SAN FRANCISCO (Reuters) - Halliburton Co (HAL.N) filled a gap in its offering of oil and gas extraction services with a deal to buy Multi-Chem Group LLC, North America’s fourth-largest production chemicals company.
Halliburton, the world No. 2 in oilfield services, sees increasing demand among all its customers, including the leading integrated oil companies, for more services under one roof, Chief Executive David Lesar said.
“It has been frustrating pumping competitors’ chemicals with our equipment,” he told investors at the Barclays Capital 2011 CEO Energy-Power Conference in New York on Tuesday.
The acquisition of San Angelo, Texas-based Multi-Chem, announced earlier on Tuesday, was for an undisclosed price. It is expected to receive regulatory clearances in the fourth quarter, Halliburton said in a statement.
Multi-Chem has 900 customers worldwide and about 750 employees, and there are no plans for redundancies in the combination, according to a statement from Multi-Chem.

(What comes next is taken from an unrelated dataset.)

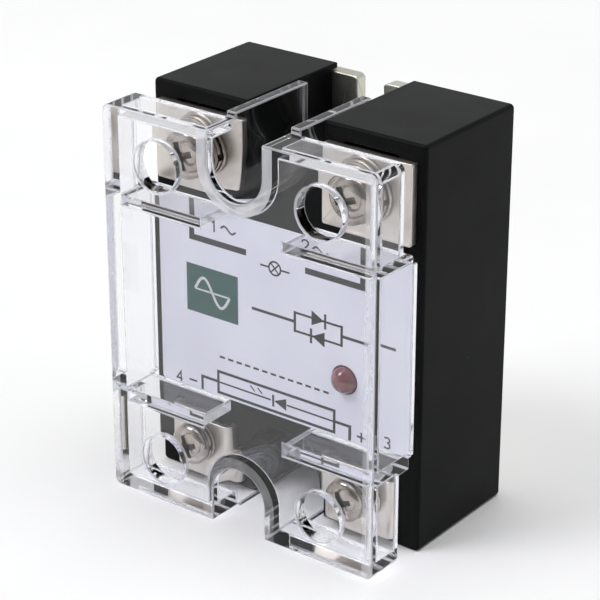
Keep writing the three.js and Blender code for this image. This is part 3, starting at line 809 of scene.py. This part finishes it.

Halliburton shares fell 1.6 percent on the New York Stock Exchange to close at $40.87, while the Philadelphia Stock Exchange oil service index .OSX shed 0.6 percent.
Chief Financial Officer Mark McCollum told the conference that Halliburton’s outlook had not changed, with North America set to grow more as clients base their plans on oil prices “substantially below” current prices, while the improvement in international markets remained “slow and steady.”